How do I find a photographer who is good with camera-shy couples?

Ask directly during your initial consultation: "How do you work with couples who are camera-shy or uncomfortable being photographed?" A photographer who has a specific, articulate answer to this question — describing their warm-up approach, the types of prompts they use, their communication style during the session — has genuinely thought about it and has experience with it. A photographer who responds with generic reassurance ('Don't worry, everyone feels that way!') without describing a specific approach may not have developed real techniques for it. Look at their portfolio specifically through this lens: do the couples in their images look natural and at ease, or do they look posed and slightly tense? Candid-looking images are not accidental — they reflect specific photographer skills and prompting approaches.

How far in advance should we book our engagement session, and when should we schedule it?

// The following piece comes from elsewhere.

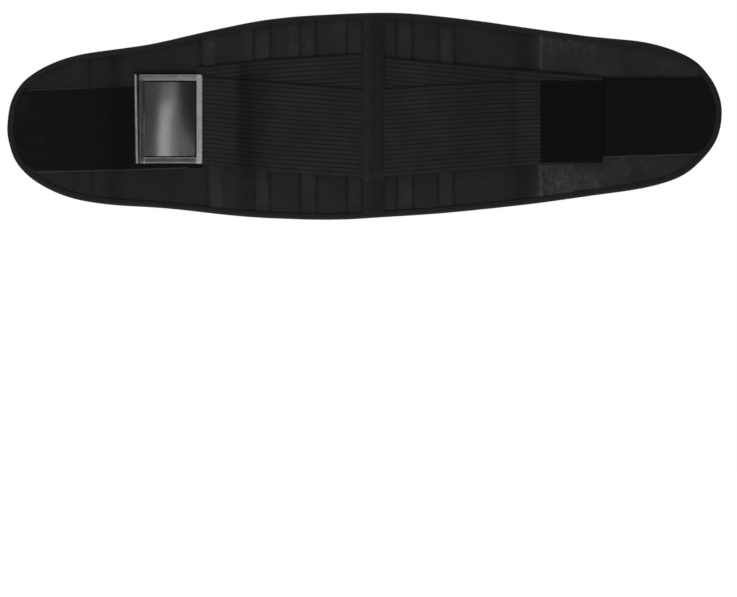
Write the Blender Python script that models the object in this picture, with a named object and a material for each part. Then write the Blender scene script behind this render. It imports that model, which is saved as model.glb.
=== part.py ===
"""Lumbar support belt, opened out flat, as an assembly of sewn pieces.

X runs along the belt, Z runs up the wearer's back, and the outer face looks towards -Y. The origin is on
the inner face of the lining, at the middle of the back. Sizes are in millimetres until to_metres().
"""

import math

import bpy
import bmesh
from mathutils import Vector

OBJECT_NAME = "lumbar_support_belt"
MM = 0.001
GAP = 0.3

# Where the belt bends: one vertical line between each pair of neighbouring sections.
LEFT_BENDS = (-96.0, -188.0, -310.0)
RIGHT_BENDS = (73.0, 198.0, 315.0)
BEND_AXIS_Y = 1.2
BELT_END = 440.0

# The finished edge, clockwise from the left tip. The left wing droops a little.
OUTLINE = (
    (-431, -8), (-424, 24), (-401, 51), (-351, 73), (-261, 87), (-189, 103), (-117, 117), (-45, 123),
    (40, 125), (124, 117), (196, 107), (269, 97), (341, 89), (390, 72), (414, 50), (427, 25),
    (430, 0), (424, -27), (408, -50), (381, -72), (337, -86), (269, -96), (196, -106), (100, -116),
    (28, -121), (-45, -124.5), (-141, -121), (-237, -111), (-310, -106), (-358, -97), (-396, -79),
    (-419, -57), (-429, -32),
)
OUTLINE_STEPS = 3

# Layers, as (outer y, inner y).
LAMINATE_Y = (-5.3, -1.3)
LINING_Y = (-1.0, 0.0)
BINDING_Y = (-6.3, 0.8)
BINDING_POCKET_Y = (-5.6, 0.3)
LOOP_PANEL_Y = (-6.4, -5.6)
UPPER_WEB_Y = (-8.0, -6.7)
LOWER_WEB_Y = (-9.6, -8.3)
COVER_Y = (-10.2, -5.6)
TAB_HOOK_Y = (-7.5, -6.7)
TAB_BACKING_Y = (-9.0, -7.8)
TAB_FACE_Y = (-11.0, -9.3)
LABEL_FRAME_Y = (-11.6, -9.3)
HOOK_PANEL_Y = (0.3, 1.3)
TAG_Y = (0.3, 0.7)

# Edge binding: a folded tape.
BINDING_WIDTH = 7.0
BINDING_WALL = 1.3
POCKET_OVERRUN = 1.0
LAYER_INSET = BINDING_WALL + GAP
FACE_INSET = BINDING_WIDTH + 0.5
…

Book your engagement session as soon as you have selected your wedding photographer — ideally 9 to 12 months before the wedding if you need photos for save-the-dates. If your photographer includes a complimentary session with their package, activate it early rather than leaving it for later: engagement sessions are among the most popular add-ons and can book out several months in advance during spring and fall. For scheduling, always request golden hour: the 60 to 90 minutes before sunset provides the most forgiving, flattering natural light and is the standard recommendation among professional photographers. Early morning (the first hour after sunrise) is equally beautiful and often less crowded. Avoid midday scheduling — direct overhead sun creates harsh shadows that flatter almost no one.